> [WHAT YOU NEED TO DO]:
Reproduce only this span: the line containing "[station, height] pairs", the line containing "for node in", and every line between them, all exactly as given.

[Rows from a 3D modeling dataset]
<<<<

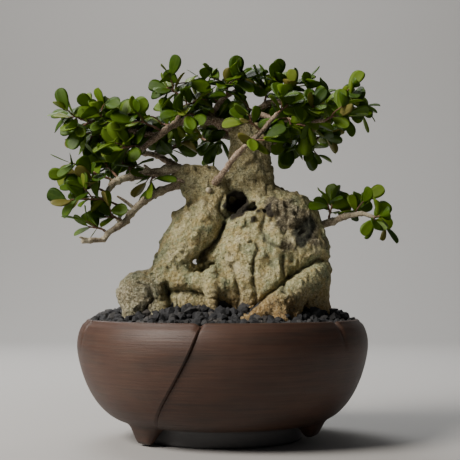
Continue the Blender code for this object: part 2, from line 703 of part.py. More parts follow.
def leaf_pose(chance, along, outward, turn, number):
    """(axis, face) of a leaf: it leans away from its twig, and its face looks up and out of the crown."""
    across = along.orthogonal().normalized()
    across.rotate(Matrix.Rotation(turn, 3, along))
    spread = 0.15 if number == 0 else chance.uniform(0.7, 1.3)
    axis = (along * 0.7 + across * spread + Vector((0.0, 0.0, 0.15))).normalized()
    face = Vector((0.0, 0.0, 1.0)) + outward * 0.5
    face += Vector([chance.uniform(-0.5, 0.5) for _ in range(3)])
    return axis, face.normalized()


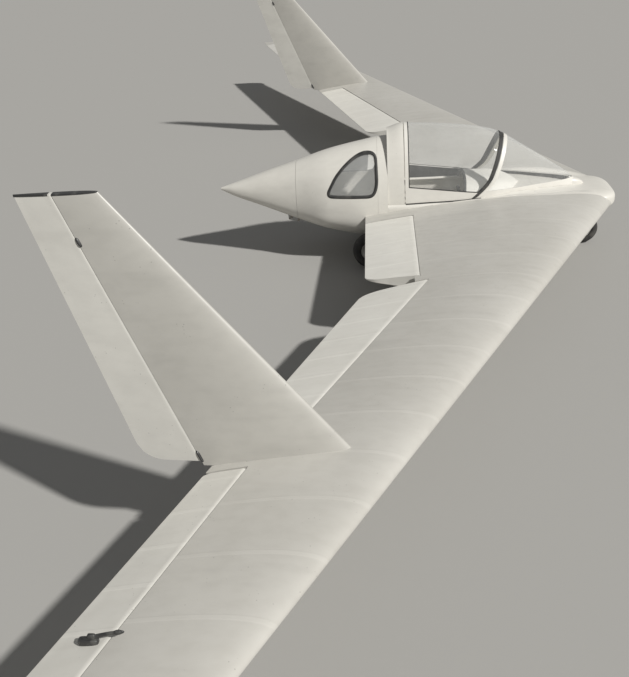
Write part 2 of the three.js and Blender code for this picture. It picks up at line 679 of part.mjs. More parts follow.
/** Arm and weight that stand up from the elevon, ahead of its hinge. */
function massBalance(side, wing) {
  const hinge = SURFACES[2].hinge;
  const slope = (hinge[1][1] - hinge[0][1]) / (hinge[1][0] - hinge[0][0]);
  const y = hinge[0][1] + slope * (BALANCE_SPAN - hinge[0][0]);
  const x = side * BALANCE_SPAN;
  const { z, half } = wingCore(BALANCE_SPAN, y);
  const root = new THREE.Vector3(x, y + 60, z + half - 10);
  const knee = new THREE.Vector3(x, y + 10, z + half + BALANCE_ARM.rise);
  const head = new THREE.Vector3(x, y - BALANCE_ARM.length, z + half + BALANCE_ARM.rise - 8);
  const arm = solidOf(bar(root, knee, BALANCE_ARM.width, BALANCE_ARM.width, 8))
    .add(solidOf(bar(knee, head, BALANCE_ARM.width, BALANCE_ARM.width, 8)))
    .add(solidOf(new THREE.SphereGeometry(BALANCE_ARM.width, 8, 6).translate(...knee.toArray())));
  const weight = new THREE.SphereGeometry(1, 10, 8);
  weight.scale(BALANCE_RADIUS, 2 * BALANCE_RADIUS, BALANCE_RADIUS);
  weight.translate(...head.toArray());
  return arm.add(solidOf(weight)).subtract(wing.translate(0, 0, SIT));
}

/** Point of the fin at a height, on one of its edges. */
function finPoint(side, edge, z) {
  const k = (z - FIN_FOOT) / (FIN_TOP - FIN_FOOT);
  const x = FIN_SPAN_FOOT + k * (FIN_SPAN_TOP - FIN_SPAN_FOOT);
  return new THREE.Vector3(side * x, edge.foot + k * (edge.top - edge.foot), z);
}

/** Spans between which one fin lies. */
function finZone(side) {
  return side > 0 ? [3700, 4600] : [-4600, -3700];
}

/** Adds one fin and its rudder. */
function addFin(side, word, wing) {
  const rings = [FIN_FOOT, FIN_TOP].map((z) => {
    const fore = finPoint(side, FIN_EDGES.fore, z);
    const aft = finPoint(side, FIN_EDGES.aft, z);
    const chord = aft.y - fore.y;
    return FIN_OUTLINE.map(([s, h, face]) => new THREE.Vector3(
      fore.x + h * chord * FIN_SHARE + face * TRAILING_EDGE_HALF * s,
      fore.y + s * chord,
      z,
    ));
  });
  const whole = solidOf(loft(rings));
  const halfAt = (z) => {
    const fore = finPoint(side, FIN_EDGES.fore, z).y;
    const chord = finPoint(side, FIN_EDGES.aft, z).y - fore;
    return chord * FIN_SHARE * foilHalf((finPoint(side, FIN_EDGES.hinge, z).y - fore) / chord);
  };
  const foot = finPoint(side, FIN_EDGES.hinge, FIN_FOOT);
  const top = finPoint(side, FIN_EDGES.hinge, FIN_TOP);
  const along = new THREE.Vector3().subVectors(top, foot).normalize();
  const low = foot.clone().addScaledVector(along, -60);
  const high = top.clone().addScaledVector(along, 60);
  const behind = solidOf(sideBlock(
    [[foot.y, FIN_FOOT - 20], [top.y, FIN_TOP + 20], [2900, FIN_TOP + 20], [2900, FIN_FOOT - 20]],
    ...finZone(side),
  ));
  const cove = solidOf(bar(low, high, halfAt(FIN_FOOT) + RUNNING_GAP, halfAt(FIN_TOP) + RUNNING_GAP));
  const corner = FIN_EDGES.aft.foot;
  const trim = solidOf(sideBlock(
    [[corner - RUDDER_CORNER, RUDDER_FOOT - 60], [corner - RUDDER_CORNER, RUDDER_FOOT],
      [corner - 30, RUDDER_FOOT + 22], [corner + 30, RUDDER_FOOT + RUDDER_CORNER], [corner + 90, RUDDER_FOOT - 60]],
    ...finZone(side),
  ));
  const headroom = solidOf(block([-5000, 1000, RUDDER_FOOT], [5000, 2600, FIN_TOP]));
  let rudder = whole
    .intersect(behind)
    .add(solidOf(bar(low, high, halfAt(FIN_FOOT) - 0.4, halfAt(FIN_TOP) - 0.4)))
    .intersect(headroom)
    .subtract(trim);
  let fin = whole.subtract(behind).subtract(cove);
  for (const z of FIN_LUGS) {
    const centre = finPoint(side, FIN_EDGES.hinge, z);
    const upright = new THREE.Quaternion().setFromUnitVectors(new THREE.Vector3(0, 0, 1), along);
    const boxAt = (height, width, fore, aft) => {
      const geometry = new THREE.BoxGeometry(width, aft - fore, height);
      geometry.translate(0, (aft + fore) / 2, 0);
      geometry.applyQuaternion(upright);
      return solidOf(geometry.translate(...centre.toArray()));
    };
    const pinOf = (radius, reach) => solidOf(bar(
      centre.clone().addScaledVector(along, -reach),
      centre.clone().addScaledVector(along, reach),
      radius,
      radius,
      10,
    ));
    fin = fin.add(boxAt(LUG.height, LUG.width, -90, 9)).add(pinOf(PIN_RADIUS - 1, LUG.pin));
    rudder = rudder
      .subtract(boxAt(LUG.height + 2 * LUG_CLEAR, 300, -120, 26))
      .subtract(pinOf(PIN_RADIUS - 1 + PIN_PLAY, LUG.pin + 8));
  }
  piece(craft, `fin_${word}`, mainBody(fin.subtract(wing.translate(0, 0, SIT))), 'skin');
  const pivot = new THREE.Group();
  pivot.name = `rudder_${word}_pivot`;
  pivot.position.copy(foot);
  pivot.userData.axis = along;
  craft.add(pivot);
  piece(pivot, `rudder_${word}`, mainBody(rudder).translate(-foot.x, -foot.y, -foot.z), 'cream');
}

// Undercarriage
/** Solid of revolution about the X axis from [radius, distance along X] pairs. */
function wheelTurned(profile) {
  const geometry = new THREE.LatheGeometry(profile.map(([r, x]) => new THREE.Vector2(r, x)), WHEEL_STEPS);
  geometry.rotateZ(-Math.PI / 2);
  return solidOf(outward(mergedOnly(geometry)));
}

/** Geometry with positions only, its shared corners merged. */
function mergedOnly(geometry) {
  geometry.deleteAttribute('normal');
  geometry.deleteAttribute('uv');
  return mergeVertices(geometry, 1e-4);
}

/** Adds one wheel, a tyre on a rim, on its own pivot. */
function addWheel(name, wheel, side) {
  const hub = wheel.radius * HUB_SHARE;
  const half = wheel.width / 2;
  const pivot = new THREE.Group();
  pivot.name = `${name}_pivot`;
  pivot.position.set(side * wheel.track, wheel.y, wheel.radius - GROUND_BELOW_CHORD);
  craft.add(pivot);
  const crown = wheel.radius;
  const tyre = [[hub + SIT, -half * 0.62], [(hub + crown) / 2, -half], [crown - 16, -half * 0.8],
    [crown, -half * 0.25], [crown, half * 0.25], [crown - 16, half * 0.8], [(hub + crown) / 2, half],
    [hub + SIT, half * 0.62], [hub + SIT, -half * 0.62]];
  const bore = AXLE_RADIUS + AXLE_PLAY;
  const rim = [[bore, -half * 0.55], [38, -half * 0.55], [44, -half * 0.3], [hub - 10, -half * 0.3],
    [hub, -half * 0.62], [hub, half * 0.62], [hub - 10, half * 0.3], [44, half * 0.3],
    [38, half * 0.55], [bore, half * 0.55], [bore, -half * 0.55]];
  piece(pivot, `${name}_tyre`, wheelTurned(tyre), 'tyre');
  piece(pivot, `${name}_rim`, wheelTurned(rim), 'rim');
}

addWheel('nose_wheel', NOSE_WHEEL, PORT);
addWheel('main_wheel_starboard', MAIN_WHEEL, STARBOARD);
addWheel('main_wheel_port', MAIN_WHEEL, PORT);

const clearOfBody = (solid) => clearOfWings(solid.subtract(podGrown), -SIT);
const noseAxleZ = NOSE_WHEEL.radius - GROUND_BELOW_CHORD;
const mainAxleZ = MAIN_WHEEL.radius - GROUND_BELOW_CHORD;
const FORK_GAP = NOSE_WHEEL.width / 2 + 12;
const FORK_PLATE = 12;
const FORK_FOOT = { half: 26, low: 20 };
const FORK_TOP = { fore: 10, aft: 150 };
const FORK_END = FORK_GAP + FORK_PLATE + 10;

/** Axle along X between two equal ends. */
function axle(end, y, z) {
  return solidOf(bar(at([-end, y, z]), at([end, y, z]), AXLE_RADIUS, AXLE_RADIUS, WHEEL_STEPS));
}

const forkLegs = SIDES.map(({ side }) => {
  const outline = [[NOSE_WHEEL.y - FORK_FOOT.half, noseAxleZ - FORK_FOOT.low],
    [NOSE_WHEEL.y + FORK_FOOT.half, noseAxleZ - FORK_FOOT.low],
    [NOSE_WHEEL.y + FORK_TOP.aft, 0], [NOSE_WHEEL.y + FORK_TOP.fore, 0]];
  const from = side > 0 ? FORK_GAP : -FORK_GAP - FORK_PLATE;
  return solidOf(sideBlock(outline, from, from + FORK_PLATE));
});
const noseFork = forkLegs[0].add(forkLegs[1]).add(axle(FORK_END, NOSE_WHEEL.y, noseAxleZ));
piece(craft, 'nose_fork', mainBody(clearOfBody(noseFork)), 'steel');

const AXLE_END = MAIN_WHEEL.track + MAIN_WHEEL.width / 2 + 6;
const SADDLE = { from: 70, to: 170, half: 55, low: 20 };
const saddles = SIDES.map(({ side }) => solidOf(block(
  [side > 0 ? SADDLE.from : -SADDLE.to, MAIN_WHEEL.y - SADDLE.half, mainAxleZ - SADDLE.low],
  [side > 0 ? SADDLE.to : -SADDLE.from, MAIN_WHEEL.y + SADDLE.half, 0],
)));
const mainAxle = axle(AXLE_END, MAIN_WHEEL.y, mainAxleZ).add(saddles[0]).add(saddles[1]);
piece(craft, 'main_axle', mainBody(clearOfBody(mainAxle)), 'steel');

// Tail skid under the pod and towing hook ahead of the main wheels, as [station, height] pairs
const SKID_PROFILE = [[1330, 0], [1330, -120], [1370, -150], [1470, -120], [1480, 0]];
const SKID_HALF = 14;
const HOOK_PROFILE = [[300, -200], [300, -330], [330, -345], [372, -338], [372, -318], [344, -318], [344, -200]];
const HOOK_HALF = 12;
const skid = solidOf(sideBlock(SKID_PROFILE, -SKID_HALF, SKID_HALF));
piece(craft, 'tail_skid', mainBody(clearOfBody(skid)), 'steel');
const hook = solidOf(sideBlock(HOOK_PROFILE, -HOOK_HALF, HOOK_HALF));
piece(craft, 'tow_hook', mainBody(clearOfBody(hook)), 'steel');

export default craft;
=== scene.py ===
"""Looks of a tailless sailplane that stands on its wheels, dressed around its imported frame.

Lengths are metres. Forms are worked out in the aircraft frame, where y = 0 lies on the chord line of
the wing and z = 0 on its chord plane, and Workshop.add moves them into the row frame.
"""
from __future__ import annotations

import logging
import math
from dataclasses import dataclass, field
from enum import Enum
from typing import Any, Callable, Iterable, Sequence

import bmesh
import bpy
import numpy as np
from mathutils import Matrix


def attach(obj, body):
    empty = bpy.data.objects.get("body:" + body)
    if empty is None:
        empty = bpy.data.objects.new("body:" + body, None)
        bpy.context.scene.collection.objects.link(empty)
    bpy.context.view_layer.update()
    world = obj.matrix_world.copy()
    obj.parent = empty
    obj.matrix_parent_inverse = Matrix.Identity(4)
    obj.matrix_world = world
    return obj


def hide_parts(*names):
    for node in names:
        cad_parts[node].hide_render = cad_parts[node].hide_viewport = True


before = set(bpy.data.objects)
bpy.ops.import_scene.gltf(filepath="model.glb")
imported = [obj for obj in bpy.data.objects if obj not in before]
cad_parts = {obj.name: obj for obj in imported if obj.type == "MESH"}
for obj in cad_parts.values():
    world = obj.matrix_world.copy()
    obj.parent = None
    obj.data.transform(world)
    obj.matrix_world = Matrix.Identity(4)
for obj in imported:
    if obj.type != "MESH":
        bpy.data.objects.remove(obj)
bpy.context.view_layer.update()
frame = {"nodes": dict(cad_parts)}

log = logging.getLogger("sailplane")
Array = np.ndarray

SHIFT = np.array([0.0, -0.5305, 0.46])
PORT = 1
STARBOARD = -1
SIDES: tuple[tuple[int, str], ...] = ((STARBOARD, "starboard"), (PORT, "port"))
MIRROR = np.array([-1.0, 1.0, 1.0])


class Axis(Enum):
    """Row axis that a repeated band follows."""

    SPAN = 0
    LENGTH = 1
    HEIGHT = 2


# Shader maths


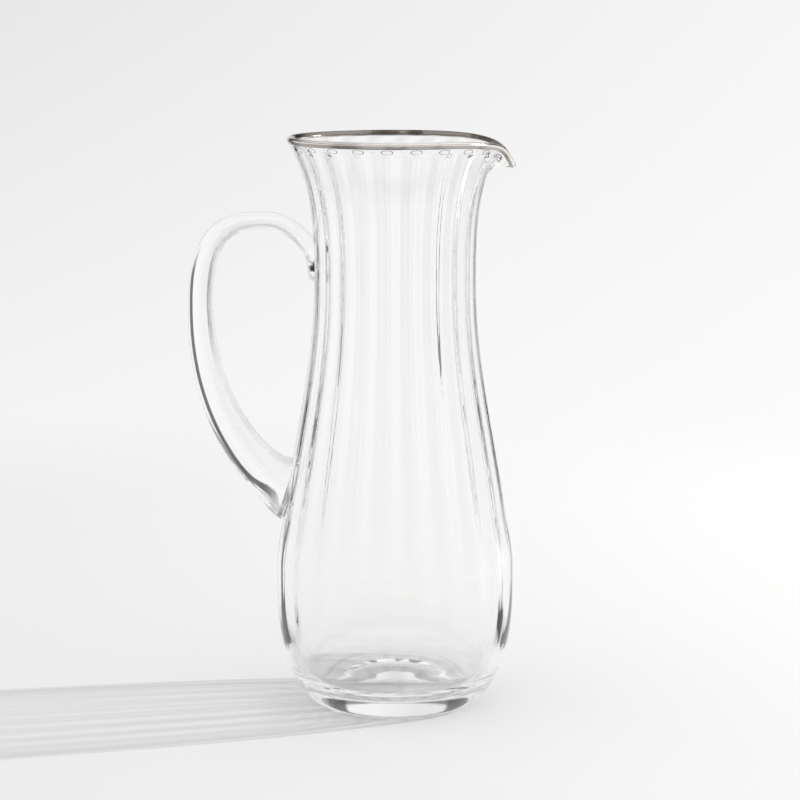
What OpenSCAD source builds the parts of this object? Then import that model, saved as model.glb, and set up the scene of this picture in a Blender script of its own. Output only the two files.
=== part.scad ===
// Blown glass water pitcher: an optic-ribbed vessel with a drooping spout, an
// applied solid glass handle and a fired-on silver band round the lip.
// Millimetres. +Z is up, the spout points along +X, the handle along -X, and
// the origin is the centre of the foot on the table.

/* [Vessel] */
// Height of the rim above the table
rim_height = 291.3; // [255:0.1:349.5]
// Outside radius of the lip
rim_radius = 54.5; // [47:0.1:60]
// Outward slope of the flare where it meets the lip
rim_slope = 0.57; // [0.4:0.01:0.7]
// Height of the narrowest part of the neck
neck_height = 217; // [190:1:226]
// Outside radius of the neck
neck_radius = 41.3; // [36:0.1:49.5]
// Height of the waist, between the neck and the belly
waist_height = 103; // [96:1:124]
// Outside radius at the waist
waist_radius = 56.5; // [52:0.1:58]
// Inward slope of the wall at the waist
waist_slope = 0.15; // [0.1:0.01:0.2]
// Height of the widest part of the belly
belly_height = 72; // [60:1:82]
// Outside radius of the belly
belly_radius = 60.8; // [58:0.1:73]

/* [Foot] */
// Outside radius of the flat ring that stands on the table
foot_radius = 38; // [32:0.1:40]
// Width of that flat ring
foot_width = 6; // [4:0.1:9]
// Rise of the hollow under the foot
punt_rise = 2.5; // [1:0.1:4]
// Height where the rounded heel meets the wall
heel_height = 14.5; // [12:0.5:17]
// Outside radius there
heel_radius = 51.9; // [49:0.1:54]
// Outward slope of the wall there
heel_slope = 0.48; // [0.35:0.01:0.55]

/* [Glass thickness] */
// Thickness of the lip
lip_thickness = 2.6; // [2:0.1:3.2]
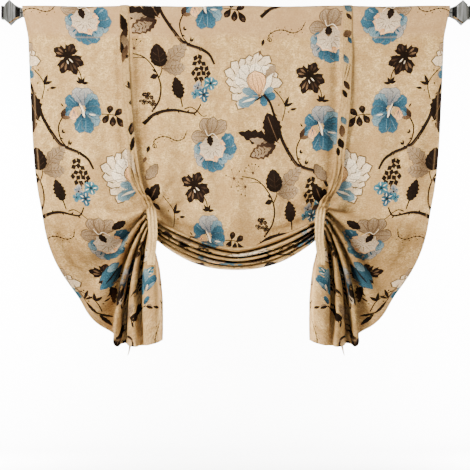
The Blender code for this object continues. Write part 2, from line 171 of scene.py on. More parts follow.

>>>>

> [CORRECT RESPONSE]:
// Tail skid under the pod and towing hook ahead of the main wheels, as [station, height] pairs
const SKID_PROFILE = [[1330, 0], [1330, -120], [1370, -150], [1470, -120], [1480, 0]];
const SKID_HALF = 14;
const HOOK_PROFILE = [[300, -200], [300, -330], [330, -345], [372, -338], [372, -318], [344, -318], [344, -200]];
const HOOK_HALF = 12;
const skid = solidOf(sideBlock(SKID_PROFILE, -SKID_HALF, SKID_HALF));
piece(craft, 'tail_skid', mainBody(clearOfBody(skid)), 'steel');
const hook = solidOf(sideBlock(HOOK_PROFILE, -HOOK_HALF, HOOK_HALF));
piece(craft, 'tow_hook', mainBody(clearOfBody(hook)), 'steel');

export default craft;
=== scene.py ===
"""Looks of a tailless sailplane that stands on its wheels, dressed around its imported frame.

Lengths are metres. Forms are worked out in the aircraft frame, where y = 0 lies on the chord line of
the wing and z = 0 on its chord plane, and Workshop.add moves them into the row frame.
"""
from __future__ import annotations

import logging
import math
from dataclasses import dataclass, field
from enum import Enum
from typing import Any, Callable, Iterable, Sequence

import bmesh
import bpy
import numpy as np
from mathutils import Matrix


def attach(obj, body):
    empty = bpy.data.objects.get("body:" + body)
    if empty is None:
        empty = bpy.data.objects.new("body:" + body, None)
        bpy.context.scene.collection.objects.link(empty)
    bpy.context.view_layer.update()
    world = obj.matrix_world.copy()
    obj.parent = empty
    obj.matrix_parent_inverse = Matrix.Identity(4)
    obj.matrix_world = world
    return obj


def hide_parts(*names):
    for node in names:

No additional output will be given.